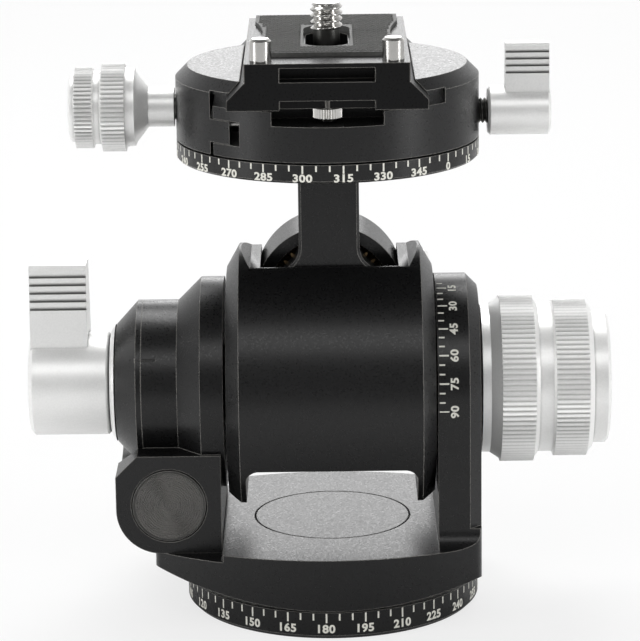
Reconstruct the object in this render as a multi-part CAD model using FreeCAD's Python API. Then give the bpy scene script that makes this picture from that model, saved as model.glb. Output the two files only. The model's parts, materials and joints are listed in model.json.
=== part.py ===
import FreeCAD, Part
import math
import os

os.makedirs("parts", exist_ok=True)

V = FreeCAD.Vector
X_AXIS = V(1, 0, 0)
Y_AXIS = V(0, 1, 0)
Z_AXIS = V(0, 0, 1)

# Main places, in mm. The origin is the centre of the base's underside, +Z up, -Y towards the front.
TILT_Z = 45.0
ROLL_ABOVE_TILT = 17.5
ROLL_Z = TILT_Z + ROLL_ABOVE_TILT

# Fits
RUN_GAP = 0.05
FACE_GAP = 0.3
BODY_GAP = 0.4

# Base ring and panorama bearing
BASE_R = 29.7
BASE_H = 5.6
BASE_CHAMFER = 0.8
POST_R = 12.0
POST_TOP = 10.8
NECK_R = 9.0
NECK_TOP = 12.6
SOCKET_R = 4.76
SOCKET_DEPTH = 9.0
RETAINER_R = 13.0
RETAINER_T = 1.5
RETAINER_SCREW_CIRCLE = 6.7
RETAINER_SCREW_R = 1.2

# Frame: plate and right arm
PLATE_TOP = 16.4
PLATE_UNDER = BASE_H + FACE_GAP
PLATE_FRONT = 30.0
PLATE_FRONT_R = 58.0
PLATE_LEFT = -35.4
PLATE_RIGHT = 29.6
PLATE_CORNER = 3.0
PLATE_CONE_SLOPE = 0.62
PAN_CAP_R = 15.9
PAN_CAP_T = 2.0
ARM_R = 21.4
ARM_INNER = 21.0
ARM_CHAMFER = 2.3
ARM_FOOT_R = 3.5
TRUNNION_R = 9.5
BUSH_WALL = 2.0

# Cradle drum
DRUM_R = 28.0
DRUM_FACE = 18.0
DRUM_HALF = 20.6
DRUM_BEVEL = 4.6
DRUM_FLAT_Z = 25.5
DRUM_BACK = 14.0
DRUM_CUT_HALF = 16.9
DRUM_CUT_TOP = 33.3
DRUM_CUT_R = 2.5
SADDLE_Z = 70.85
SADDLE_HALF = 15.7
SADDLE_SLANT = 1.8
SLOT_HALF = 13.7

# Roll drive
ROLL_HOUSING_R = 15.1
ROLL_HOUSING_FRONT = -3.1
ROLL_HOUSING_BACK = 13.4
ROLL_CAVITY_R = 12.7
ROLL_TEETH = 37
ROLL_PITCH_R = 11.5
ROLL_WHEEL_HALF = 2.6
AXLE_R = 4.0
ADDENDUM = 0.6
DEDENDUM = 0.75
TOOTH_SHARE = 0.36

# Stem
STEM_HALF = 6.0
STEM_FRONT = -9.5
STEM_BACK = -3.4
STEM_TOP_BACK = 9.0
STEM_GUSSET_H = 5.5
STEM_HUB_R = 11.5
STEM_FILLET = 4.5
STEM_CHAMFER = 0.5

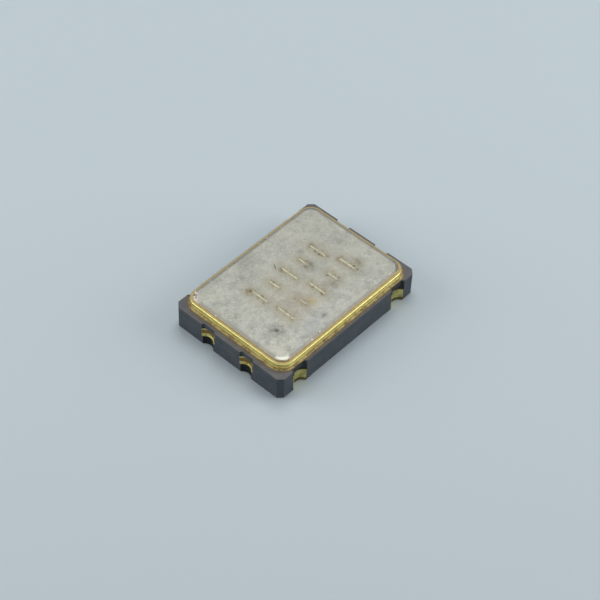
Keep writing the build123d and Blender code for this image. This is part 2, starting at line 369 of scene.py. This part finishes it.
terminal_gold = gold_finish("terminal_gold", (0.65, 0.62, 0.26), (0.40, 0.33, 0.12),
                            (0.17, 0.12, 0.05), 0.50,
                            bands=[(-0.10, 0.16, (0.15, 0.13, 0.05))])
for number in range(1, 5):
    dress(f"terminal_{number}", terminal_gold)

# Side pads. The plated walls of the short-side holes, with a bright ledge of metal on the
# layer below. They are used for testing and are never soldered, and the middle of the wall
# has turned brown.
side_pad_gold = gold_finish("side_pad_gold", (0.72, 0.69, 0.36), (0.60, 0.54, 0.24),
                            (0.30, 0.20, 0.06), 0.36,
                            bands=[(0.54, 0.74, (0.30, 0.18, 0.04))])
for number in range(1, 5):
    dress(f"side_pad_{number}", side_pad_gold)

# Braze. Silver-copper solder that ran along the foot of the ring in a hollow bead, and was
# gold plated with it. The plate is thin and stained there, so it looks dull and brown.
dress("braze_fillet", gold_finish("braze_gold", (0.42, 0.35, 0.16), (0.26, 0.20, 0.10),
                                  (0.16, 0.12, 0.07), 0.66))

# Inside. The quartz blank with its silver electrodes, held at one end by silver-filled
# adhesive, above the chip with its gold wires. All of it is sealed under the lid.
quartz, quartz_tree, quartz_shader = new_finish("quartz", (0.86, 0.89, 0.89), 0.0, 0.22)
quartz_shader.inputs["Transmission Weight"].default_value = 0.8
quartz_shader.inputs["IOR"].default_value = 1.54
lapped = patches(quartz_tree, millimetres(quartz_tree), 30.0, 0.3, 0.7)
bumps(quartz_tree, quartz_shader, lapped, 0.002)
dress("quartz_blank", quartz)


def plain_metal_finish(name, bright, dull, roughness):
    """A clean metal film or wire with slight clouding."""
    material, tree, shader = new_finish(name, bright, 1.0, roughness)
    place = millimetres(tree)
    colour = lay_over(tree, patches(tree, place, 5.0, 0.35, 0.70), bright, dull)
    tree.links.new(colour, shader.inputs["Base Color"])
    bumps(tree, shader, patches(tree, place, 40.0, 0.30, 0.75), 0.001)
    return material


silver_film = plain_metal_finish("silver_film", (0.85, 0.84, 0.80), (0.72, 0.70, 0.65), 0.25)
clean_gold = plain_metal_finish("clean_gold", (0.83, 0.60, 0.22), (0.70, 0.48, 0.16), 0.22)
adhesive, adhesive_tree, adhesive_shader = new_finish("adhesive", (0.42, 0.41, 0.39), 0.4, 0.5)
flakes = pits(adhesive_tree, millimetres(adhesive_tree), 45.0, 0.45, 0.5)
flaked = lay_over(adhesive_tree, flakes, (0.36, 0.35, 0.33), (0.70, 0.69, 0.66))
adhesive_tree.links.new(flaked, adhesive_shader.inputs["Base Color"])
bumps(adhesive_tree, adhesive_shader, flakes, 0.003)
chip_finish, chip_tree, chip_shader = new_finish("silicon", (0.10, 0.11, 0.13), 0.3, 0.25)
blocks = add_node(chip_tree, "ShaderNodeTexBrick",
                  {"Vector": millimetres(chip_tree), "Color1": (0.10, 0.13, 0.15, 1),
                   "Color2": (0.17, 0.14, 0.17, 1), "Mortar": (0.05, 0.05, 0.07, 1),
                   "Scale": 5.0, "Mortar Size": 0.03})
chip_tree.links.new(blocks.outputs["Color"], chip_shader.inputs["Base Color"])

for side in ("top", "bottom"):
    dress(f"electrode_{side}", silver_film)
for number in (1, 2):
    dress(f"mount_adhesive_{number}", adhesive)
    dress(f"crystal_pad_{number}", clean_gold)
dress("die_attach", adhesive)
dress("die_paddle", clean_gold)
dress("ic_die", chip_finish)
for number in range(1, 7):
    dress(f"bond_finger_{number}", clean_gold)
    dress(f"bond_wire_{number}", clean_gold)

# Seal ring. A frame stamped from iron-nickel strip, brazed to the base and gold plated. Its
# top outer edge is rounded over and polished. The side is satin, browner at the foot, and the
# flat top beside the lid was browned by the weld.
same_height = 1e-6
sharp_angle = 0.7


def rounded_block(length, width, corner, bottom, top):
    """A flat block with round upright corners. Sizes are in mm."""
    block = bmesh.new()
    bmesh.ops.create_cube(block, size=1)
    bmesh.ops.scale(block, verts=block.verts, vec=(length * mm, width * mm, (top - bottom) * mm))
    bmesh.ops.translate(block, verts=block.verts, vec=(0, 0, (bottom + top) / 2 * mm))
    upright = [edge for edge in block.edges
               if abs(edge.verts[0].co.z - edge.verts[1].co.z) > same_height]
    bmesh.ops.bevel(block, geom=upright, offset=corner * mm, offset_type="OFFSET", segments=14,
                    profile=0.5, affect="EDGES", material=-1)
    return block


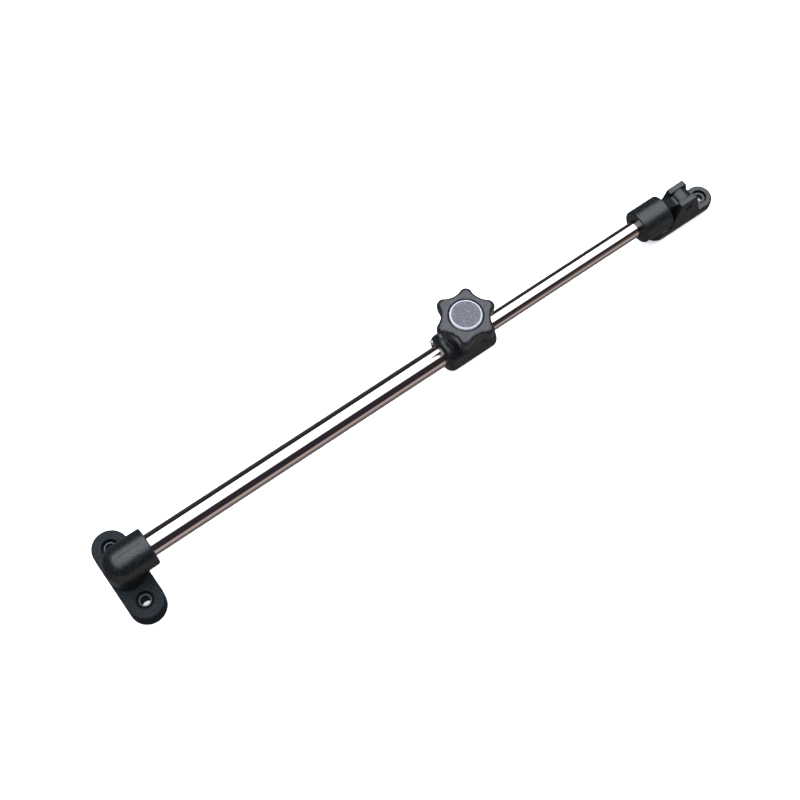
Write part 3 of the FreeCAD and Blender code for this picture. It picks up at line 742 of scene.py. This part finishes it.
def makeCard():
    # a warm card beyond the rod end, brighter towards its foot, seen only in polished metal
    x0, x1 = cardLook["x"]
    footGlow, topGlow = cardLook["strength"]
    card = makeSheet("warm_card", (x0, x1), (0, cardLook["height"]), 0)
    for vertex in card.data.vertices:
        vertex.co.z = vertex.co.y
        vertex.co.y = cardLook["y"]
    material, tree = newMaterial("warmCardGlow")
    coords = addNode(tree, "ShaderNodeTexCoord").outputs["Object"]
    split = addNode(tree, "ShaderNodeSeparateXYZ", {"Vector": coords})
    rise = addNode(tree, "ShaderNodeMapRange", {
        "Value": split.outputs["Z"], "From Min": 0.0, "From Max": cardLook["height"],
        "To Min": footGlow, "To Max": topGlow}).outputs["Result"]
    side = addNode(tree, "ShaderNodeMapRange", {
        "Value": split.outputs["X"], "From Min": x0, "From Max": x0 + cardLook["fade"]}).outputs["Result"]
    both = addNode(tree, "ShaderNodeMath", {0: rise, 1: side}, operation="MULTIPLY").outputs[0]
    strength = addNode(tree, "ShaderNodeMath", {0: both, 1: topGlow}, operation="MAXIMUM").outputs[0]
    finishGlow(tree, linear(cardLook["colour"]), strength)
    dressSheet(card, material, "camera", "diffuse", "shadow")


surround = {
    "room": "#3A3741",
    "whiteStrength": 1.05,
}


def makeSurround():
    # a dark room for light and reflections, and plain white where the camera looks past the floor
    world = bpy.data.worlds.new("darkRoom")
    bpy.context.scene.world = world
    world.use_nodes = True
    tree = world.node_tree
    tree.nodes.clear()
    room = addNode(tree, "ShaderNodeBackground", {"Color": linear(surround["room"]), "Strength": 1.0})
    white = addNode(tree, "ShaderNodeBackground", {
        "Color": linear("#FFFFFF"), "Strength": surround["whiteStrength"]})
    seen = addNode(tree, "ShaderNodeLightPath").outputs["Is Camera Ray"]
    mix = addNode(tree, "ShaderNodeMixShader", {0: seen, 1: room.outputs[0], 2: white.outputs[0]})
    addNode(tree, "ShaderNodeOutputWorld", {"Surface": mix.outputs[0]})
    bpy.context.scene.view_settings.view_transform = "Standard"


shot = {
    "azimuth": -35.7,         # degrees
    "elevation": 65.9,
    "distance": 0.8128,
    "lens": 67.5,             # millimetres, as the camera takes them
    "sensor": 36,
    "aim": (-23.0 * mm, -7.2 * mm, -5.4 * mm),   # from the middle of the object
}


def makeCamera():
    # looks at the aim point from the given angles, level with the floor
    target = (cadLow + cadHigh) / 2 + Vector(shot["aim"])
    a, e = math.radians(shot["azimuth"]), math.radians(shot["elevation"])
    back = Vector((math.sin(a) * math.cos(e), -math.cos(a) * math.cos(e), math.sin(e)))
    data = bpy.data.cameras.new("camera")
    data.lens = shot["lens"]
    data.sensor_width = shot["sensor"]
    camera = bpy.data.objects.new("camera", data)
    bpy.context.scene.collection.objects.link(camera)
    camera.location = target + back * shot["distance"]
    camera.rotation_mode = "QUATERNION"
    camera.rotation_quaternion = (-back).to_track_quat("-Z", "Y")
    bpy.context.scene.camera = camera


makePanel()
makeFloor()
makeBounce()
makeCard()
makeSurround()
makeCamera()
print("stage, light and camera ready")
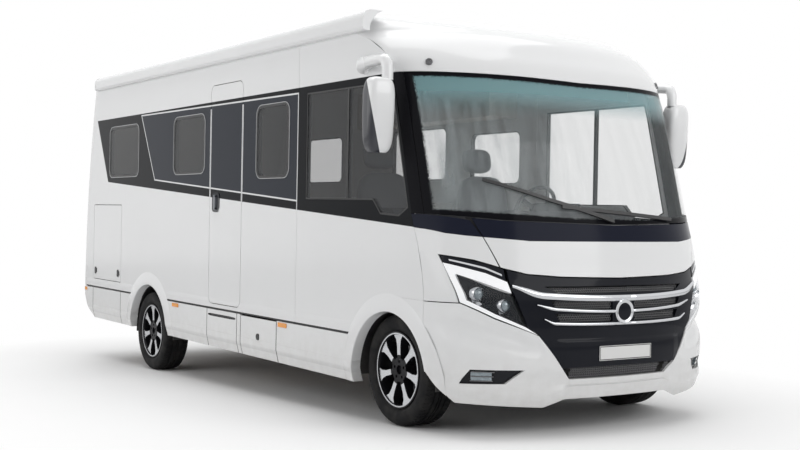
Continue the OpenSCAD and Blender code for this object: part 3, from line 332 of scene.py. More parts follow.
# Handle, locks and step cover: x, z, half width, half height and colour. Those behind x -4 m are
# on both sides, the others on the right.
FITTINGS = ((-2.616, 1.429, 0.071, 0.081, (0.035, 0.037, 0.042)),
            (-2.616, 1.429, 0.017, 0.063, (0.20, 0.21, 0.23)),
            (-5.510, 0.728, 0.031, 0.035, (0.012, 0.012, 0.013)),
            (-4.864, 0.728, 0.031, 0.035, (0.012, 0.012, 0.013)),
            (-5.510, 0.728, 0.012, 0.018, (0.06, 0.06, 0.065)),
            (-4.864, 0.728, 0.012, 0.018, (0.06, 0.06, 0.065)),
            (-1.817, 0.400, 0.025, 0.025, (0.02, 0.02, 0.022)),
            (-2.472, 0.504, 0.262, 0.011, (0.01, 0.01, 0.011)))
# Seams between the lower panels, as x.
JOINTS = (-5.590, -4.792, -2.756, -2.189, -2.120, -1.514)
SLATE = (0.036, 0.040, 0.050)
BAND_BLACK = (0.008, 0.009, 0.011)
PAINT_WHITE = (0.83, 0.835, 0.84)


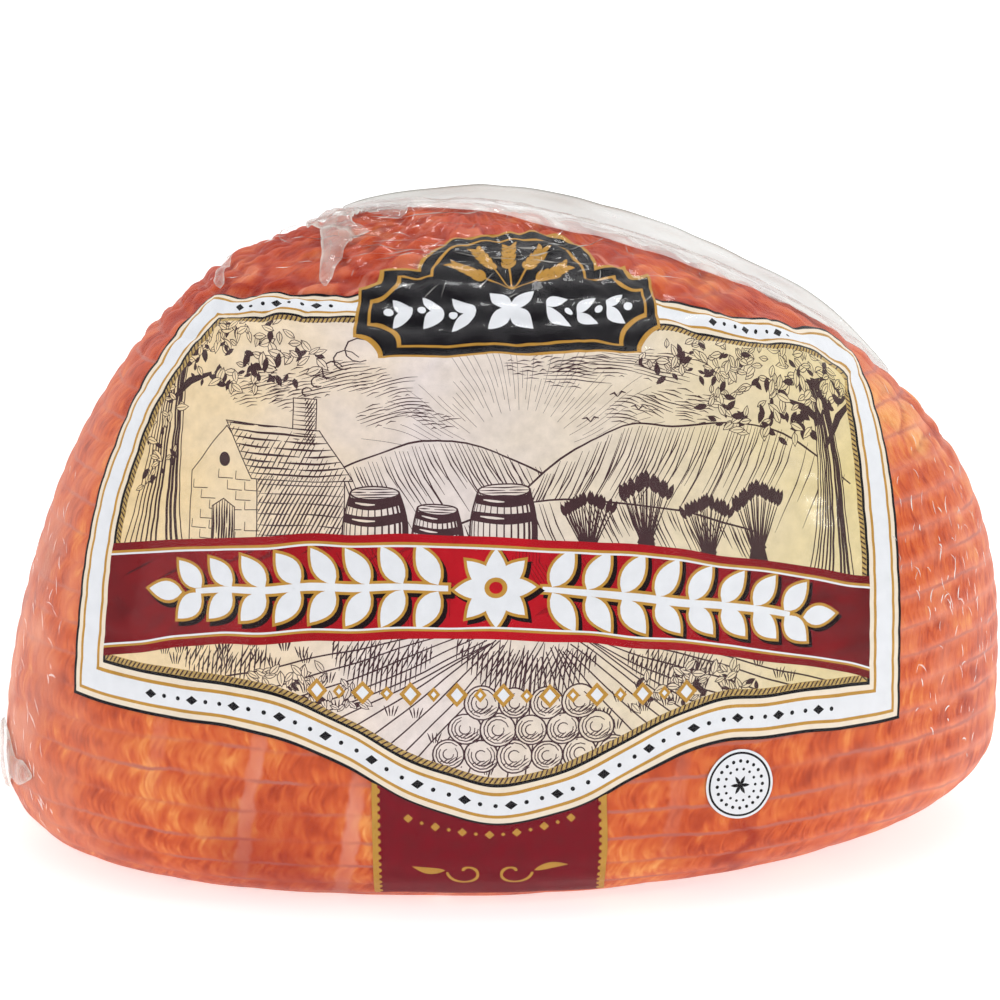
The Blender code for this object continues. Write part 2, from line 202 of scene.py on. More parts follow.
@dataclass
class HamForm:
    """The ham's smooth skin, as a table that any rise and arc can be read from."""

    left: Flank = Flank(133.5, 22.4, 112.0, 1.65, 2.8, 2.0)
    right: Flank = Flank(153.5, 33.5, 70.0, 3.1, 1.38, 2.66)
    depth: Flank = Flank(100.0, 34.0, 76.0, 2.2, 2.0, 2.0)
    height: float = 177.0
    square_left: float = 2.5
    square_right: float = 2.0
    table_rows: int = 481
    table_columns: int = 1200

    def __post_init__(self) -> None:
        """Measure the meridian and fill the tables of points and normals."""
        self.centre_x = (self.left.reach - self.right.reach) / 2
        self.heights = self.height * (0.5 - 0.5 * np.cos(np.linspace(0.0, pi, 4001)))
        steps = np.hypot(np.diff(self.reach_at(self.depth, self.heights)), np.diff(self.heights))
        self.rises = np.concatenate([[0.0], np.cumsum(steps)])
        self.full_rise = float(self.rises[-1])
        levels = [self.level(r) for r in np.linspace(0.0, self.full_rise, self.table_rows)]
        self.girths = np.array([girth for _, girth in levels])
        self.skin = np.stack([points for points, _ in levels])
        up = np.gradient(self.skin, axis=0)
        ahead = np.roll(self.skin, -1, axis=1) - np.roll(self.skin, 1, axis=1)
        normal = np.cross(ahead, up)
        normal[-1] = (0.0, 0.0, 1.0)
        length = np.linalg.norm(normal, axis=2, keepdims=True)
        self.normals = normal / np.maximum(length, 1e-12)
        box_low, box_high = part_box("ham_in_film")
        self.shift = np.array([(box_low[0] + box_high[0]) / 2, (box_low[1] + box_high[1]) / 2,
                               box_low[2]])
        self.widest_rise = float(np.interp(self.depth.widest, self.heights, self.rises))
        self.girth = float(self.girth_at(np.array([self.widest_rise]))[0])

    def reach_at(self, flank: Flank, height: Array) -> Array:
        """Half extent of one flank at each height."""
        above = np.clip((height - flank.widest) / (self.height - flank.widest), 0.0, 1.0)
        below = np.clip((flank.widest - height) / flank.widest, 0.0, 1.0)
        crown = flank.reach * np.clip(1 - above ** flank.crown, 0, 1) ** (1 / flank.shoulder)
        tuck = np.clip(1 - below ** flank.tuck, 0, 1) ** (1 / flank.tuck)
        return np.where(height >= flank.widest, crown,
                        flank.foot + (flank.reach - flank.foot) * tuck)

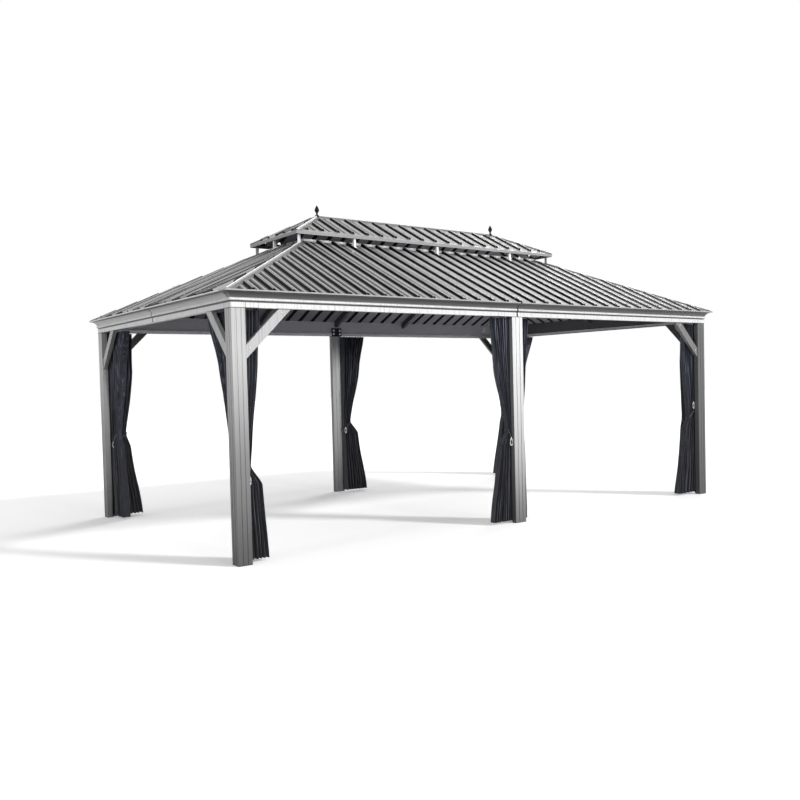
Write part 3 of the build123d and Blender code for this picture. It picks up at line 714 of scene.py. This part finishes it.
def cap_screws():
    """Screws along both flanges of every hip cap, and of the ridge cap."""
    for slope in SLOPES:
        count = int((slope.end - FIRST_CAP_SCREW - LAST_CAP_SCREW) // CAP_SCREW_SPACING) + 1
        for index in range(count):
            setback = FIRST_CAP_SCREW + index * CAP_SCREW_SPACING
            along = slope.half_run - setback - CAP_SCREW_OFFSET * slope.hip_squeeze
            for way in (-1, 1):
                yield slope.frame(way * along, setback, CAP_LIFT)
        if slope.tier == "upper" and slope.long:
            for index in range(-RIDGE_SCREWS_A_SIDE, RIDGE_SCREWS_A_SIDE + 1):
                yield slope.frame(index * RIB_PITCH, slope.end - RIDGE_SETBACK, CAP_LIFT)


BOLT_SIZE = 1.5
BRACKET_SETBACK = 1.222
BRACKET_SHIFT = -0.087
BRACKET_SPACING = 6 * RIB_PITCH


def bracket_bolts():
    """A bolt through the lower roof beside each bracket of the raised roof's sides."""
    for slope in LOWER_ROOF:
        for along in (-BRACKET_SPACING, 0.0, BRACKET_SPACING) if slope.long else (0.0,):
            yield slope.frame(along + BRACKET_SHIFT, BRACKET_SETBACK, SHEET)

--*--

TO BE DONE: Starting at the first line of the records above, please copy each line exactly until you reach the line containing "TOOTH_SHARE = 0.36". Include that line and stop there.

FINAL RESULT:
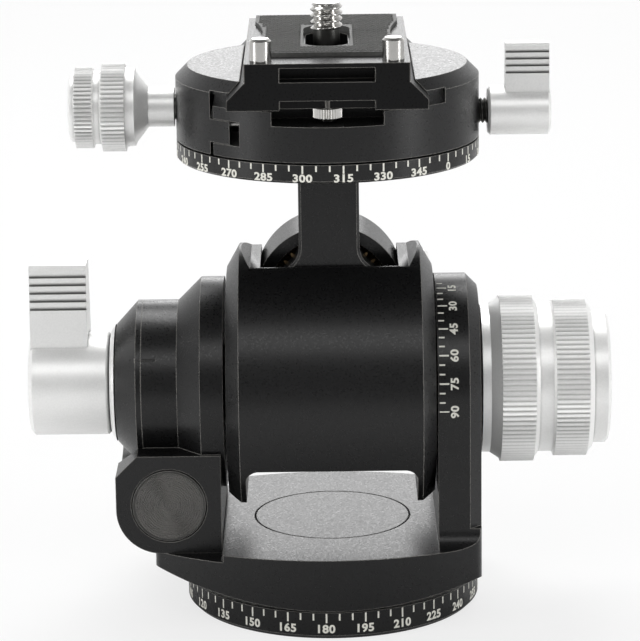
Reconstruct the object in this render as a multi-part CAD model using FreeCAD's Python API. Then give the bpy scene script that makes this picture from that model, saved as model.glb. Output the two files only. The model's parts, materials and joints are listed in model.json.
=== part.py ===
import FreeCAD, Part
import math
import os

os.makedirs("parts", exist_ok=True)

V = FreeCAD.Vector
X_AXIS = V(1, 0, 0)
Y_AXIS = V(0, 1, 0)
Z_AXIS = V(0, 0, 1)

# Main places, in mm. The origin is the centre of the base's underside, +Z up, -Y towards the front.
TILT_Z = 45.0
ROLL_ABOVE_TILT = 17.5
ROLL_Z = TILT_Z + ROLL_ABOVE_TILT

# Fits
RUN_GAP = 0.05
FACE_GAP = 0.3
BODY_GAP = 0.4

# Base ring and panorama bearing
BASE_R = 29.7
BASE_H = 5.6
BASE_CHAMFER = 0.8
POST_R = 12.0
POST_TOP = 10.8
NECK_R = 9.0
NECK_TOP = 12.6
SOCKET_R = 4.76
SOCKET_DEPTH = 9.0
RETAINER_R = 13.0
RETAINER_T = 1.5
RETAINER_SCREW_CIRCLE = 6.7
RETAINER_SCREW_R = 1.2

# Frame: plate and right arm
PLATE_TOP = 16.4
PLATE_UNDER = BASE_H + FACE_GAP
PLATE_FRONT = 30.0
PLATE_FRONT_R = 58.0
PLATE_LEFT = -35.4
PLATE_RIGHT = 29.6
PLATE_CORNER = 3.0
PLATE_CONE_SLOPE = 0.62
PAN_CAP_R = 15.9
PAN_CAP_T = 2.0
ARM_R = 21.4
ARM_INNER = 21.0
ARM_CHAMFER = 2.3
ARM_FOOT_R = 3.5
TRUNNION_R = 9.5
BUSH_WALL = 2.0

# Cradle drum
DRUM_R = 28.0
DRUM_FACE = 18.0
DRUM_HALF = 20.6
DRUM_BEVEL = 4.6
DRUM_FLAT_Z = 25.5
DRUM_BACK = 14.0
DRUM_CUT_HALF = 16.9
DRUM_CUT_TOP = 33.3
DRUM_CUT_R = 2.5
SADDLE_Z = 70.85
SADDLE_HALF = 15.7
SADDLE_SLANT = 1.8
SLOT_HALF = 13.7

# Roll drive
ROLL_HOUSING_R = 15.1
ROLL_HOUSING_FRONT = -3.1
ROLL_HOUSING_BACK = 13.4
ROLL_CAVITY_R = 12.7
ROLL_TEETH = 37
ROLL_PITCH_R = 11.5
ROLL_WHEEL_HALF = 2.6
AXLE_R = 4.0
ADDENDUM = 0.6
DEDENDUM = 0.75
TOOTH_SHARE = 0.36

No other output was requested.